In 1970 Nixon invaded Cambodia as part of his attempts to end the war in Vietnam- some nicely contradictory policies there from President Nixon. Sean and Dana crossed the border into Cambodia on their motorbikes. They encountered a VC roadblock and decided they wanted to interview some VC. According to witnesses (other American journalists at the scene, ones who chose to travel by car rather than motorbike) Sean and Dana went up to the Viet Cong soldiers, were relieved of their motorbikes and then marched into a treeline. They were never seen again and their bodies were never found. The VC and Cambodian communist fighters the Khmer Rouge were responsible for kidnapping and killing several journalists around the time- it seems that Sean Flynn and Dana Stone were two of these. Sean's mother Lili spent a fortune trying to find her son. He was legally declared dead in 1984. She died a decade later. Errol was already gone- he died in 1959. 

Sean Flynn's story was part of Michael Herr's book Dispatches, a six part account of Herr's time in Vietnam in 1967/68. Dispatches is part journalism/ part fiction and was first published in 1977, a key text in the New Journalism. He also contributed to the script for Apocalypse Now! Dispatches and Apocalypse Now! were on The Clash's reading lists and film nights. Joe was fascinated by the Vietnam War, America's failure and the nation's guilt over it. 

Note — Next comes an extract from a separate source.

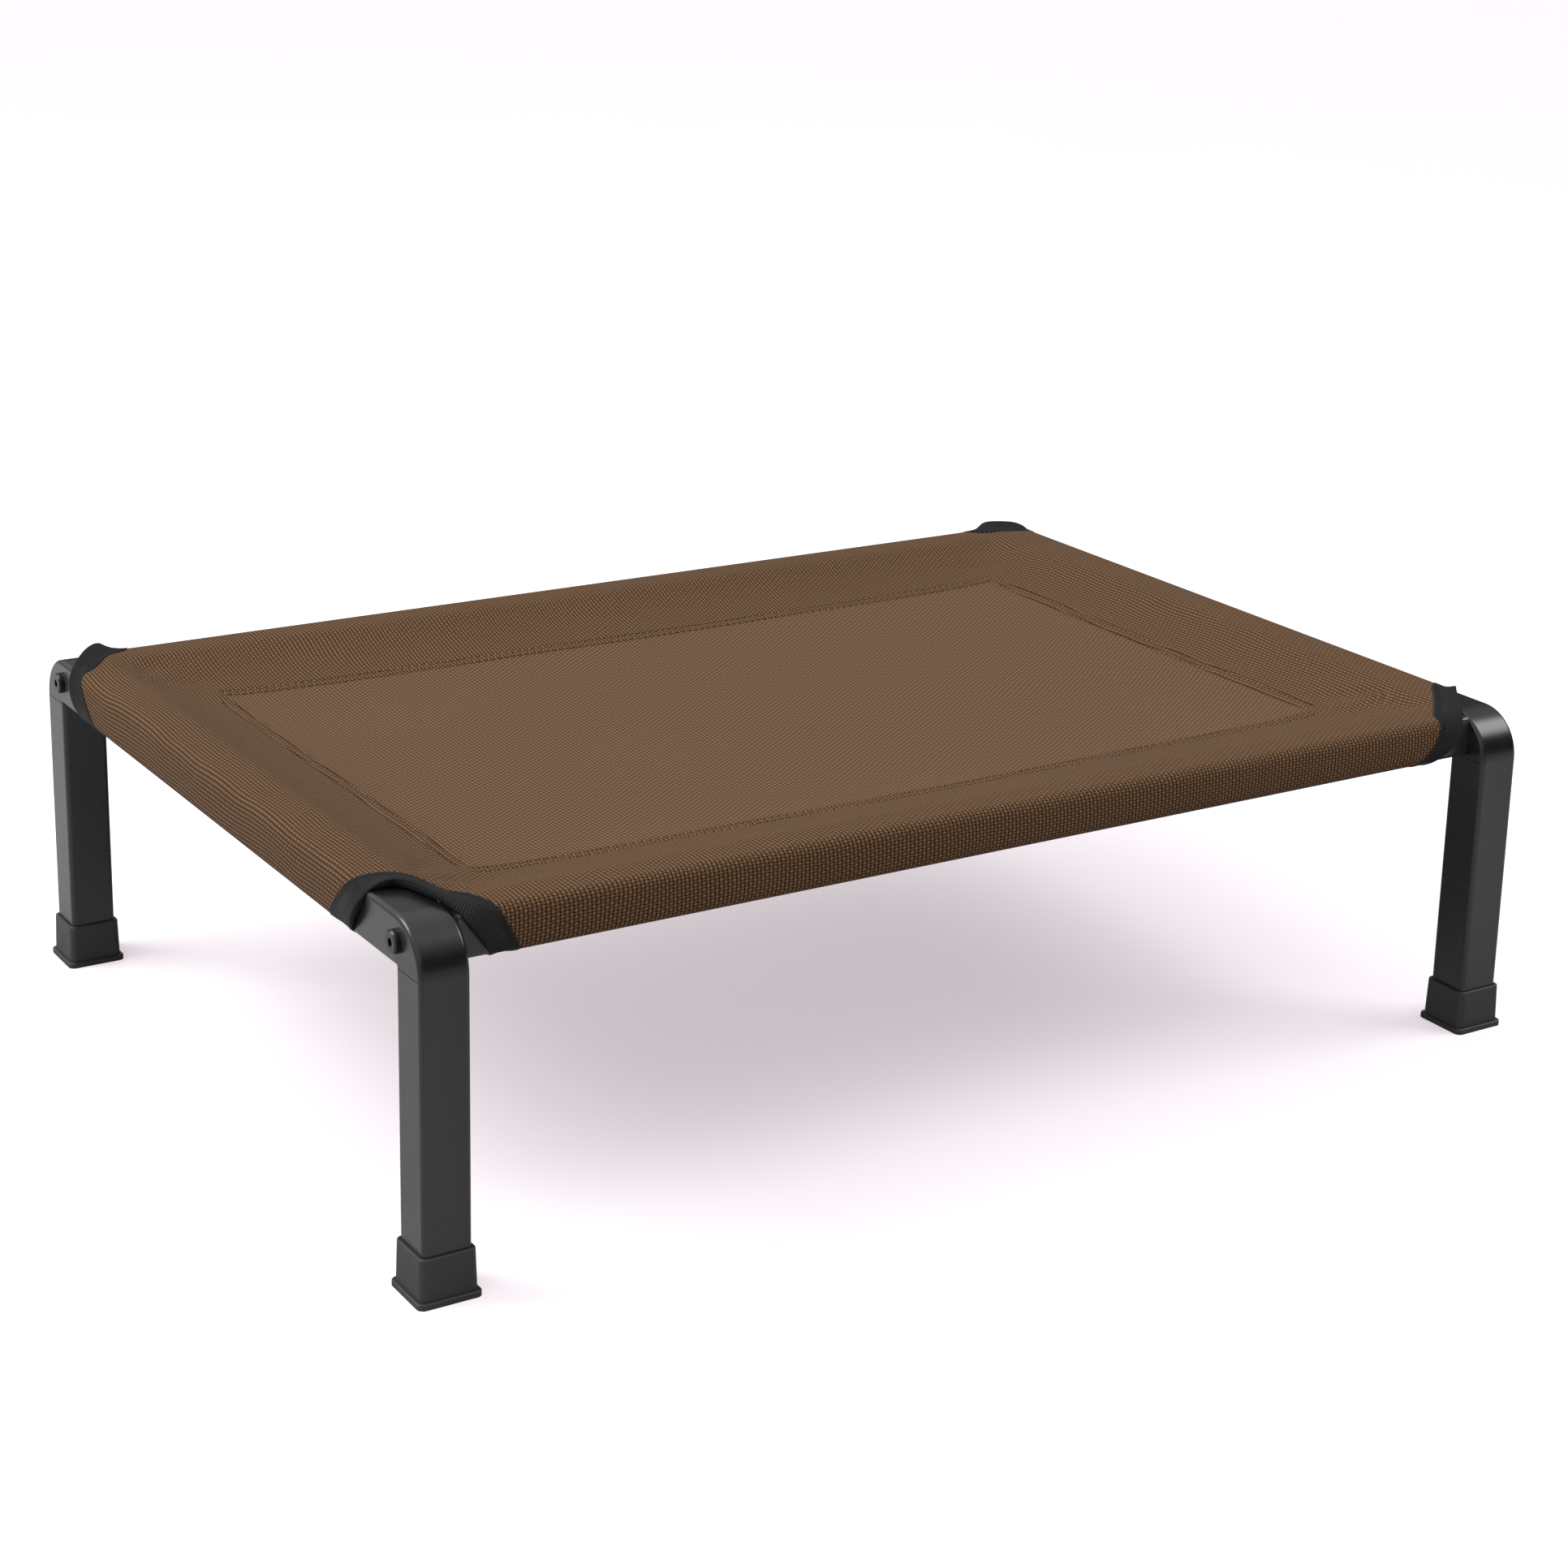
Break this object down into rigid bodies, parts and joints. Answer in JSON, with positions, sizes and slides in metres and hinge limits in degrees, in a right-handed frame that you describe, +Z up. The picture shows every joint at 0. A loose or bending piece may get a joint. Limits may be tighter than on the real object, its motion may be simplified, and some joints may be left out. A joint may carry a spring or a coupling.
{
  "type": "raised dog bed",
  "caption": "Raised rectangular dog bed: a taut woven mesh sling on a square steel tube frame with folded end legs, bolted rails and rubber foot caps.",
  "frame": {"origin": "on the floor, under the middle of the bed", "axes": "+X along the long side, parallel to the rails; +Y along the short side, parallel to the side frames, from front to back; +Z up"},
  "size_m": [0.6676, 0.4914, 0.184],
  "materials": {
    "frame_powder_coat": "satin black powder coat with a fine texture",
    "foot_rubber": "matt moulded black rubber",
    "bolt_black": "black oxide, slight sheen",
    "nut_plate_zinc": "zinc plated",
    "sling_mesh": "brown basket-weave coated mesh, slight sheen",
    "binding_tape": "black herringbone tape",
    "thread": "dark twisted thread"
  },
  "bodies": {
    "root": {"left_side_frame": "frame_powder_coat", "right_side_frame": "frame_powder_coat", "front_rail": "frame_powder_coat", "back_rail": "frame_powder_coat", "sling_panel": "sling_mesh", "left_hem_sleeve": "sling_mesh", "right_hem_sleeve": "sling_mesh", "front_hem_sleeve": "sling_mesh", "back_hem_sleeve": "sling_mesh", "sling_stitching": "thread", "front_left_binding": "binding_tape", "front_left_foot_cap": "foot_rubber", "front_left_bolt": "bolt_black", "front_left_nut_plate": "nut_plate_zinc", "front_right_binding": "binding_tape", "front_right_foot_cap": "foot_rubber", "front_right_bolt": "bolt_black", "front_right_nut_plate": "nut_plate_zinc", "back_left_binding": "binding_tape", "back_left_foot_cap": "foot_rubber", "back_left_bolt": "bolt_black", "back_left_nut_plate": "nut_plate_zinc", "back_right_binding": "binding_tape", "back_right_foot_cap": "foot_rubber", "back_right_bolt": "bolt_black", "back_right_nut_plate": "nut_plate_zinc"}
  },
  "joints": []
}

The Clash spent months in New York in 1980 and 1981, recording some of the tracks that became Sandinista! in '80 and playing seventeen concerts at Bonds Casino in 1981. They met a Vietnam veteran, Larry McIntyre, who'd had both his legs blown off in Vietnam (as referenced in Combat Rock's Car Jamming). They wrote Charlie Don't Surf about Vietnam and inspired by Apocalypse Now! They wrote Washington Bullets about US foreign policy, the Cold War, Afghanistan and US actions in Cuba, Chile and Nicaragua. Straight To Hell included a verse about a child in Vietnam, fathered by an American soldier and refused permission to join him in the USA, left behind in post- war Vietnam. Joe found plenty of subject matter in Vietnam and in 1981 back in London, wrote a song inspired by Sean Flynn. 


The original version is over seven minutes long (cut down by producer Glyn Johns to four minutes for Combat Rock). In fact Sean Flynn may have been the song that tipped Bernie Rhodes over the edge when he complained 'does everything have to be a raga?!'. Strummer then used this too for the opening line to Rock The Casbah ('Now the king he told the boogie men/ You have to let that raga drop').

Musically and tonally, Sean Flynn (like Death Is A Star, also on Combat Rock) is a million miles from Career Opportunities and 1976, a song that shows how far the band traveled in just five years. Mick's guitar is covered in echo and FX, multiple guitars overdubbed over Topper's South Asian inspired drums and percussion. Gary Barnacle's saxophone wails away in the background, soundtracking Joe's existential ruminations. He sings some way off in the distance, low in the mix.... 

'You know he heard the drums of war
When the past was a closing door
The drums beat into the jungle floor
The past was always a closing door

Rain on the leaves and the soldiers sing
You never never hear anything
They filled the sky with a tropical storm
You know he heard the drums of war
Each man knows what he's searching for'

The full length version, the Marcus Music version (so- called as it was recorded at Marcus Music studios in April 1981), is an extraordinary Clash song, a real lost gem. It's atmospheric and experimental, Strummer writing an imagined poetic version of Flynn and his life and disappearance in South East Asia and Mick, Topper and Gary creating an inspired abstract, cinematic track. 

In Mick's version of Combat Rock, a double album with several songs running at over seven or eight minutes plus five songs that either became B- sides or were not released, and titled Rat Patrol From Fort Bragg, Sean Flynn is a centrepiece of the album, closing side two after Should I Stay Or Should I Go and the extended mix of Ghetto Defendant, The Clash pushing outwards and onwards. In the real world, the struggles over Combat Rock coupled with Topper's increasing drug issues and tensions between Joe, Bernie and Paul on one side and Mick on the other led to the band's demise. Maybe, as Joe once remarked, they should all have taken a holiday. 

2 comments:

Ernie Goggins said...

Never heard this version. Thanks.

Swiss Adam said...

Given all the re- issues The Clash have done over the last 20 years I'm amazed the full rat Patrol From Fort Bragg hasn't been released.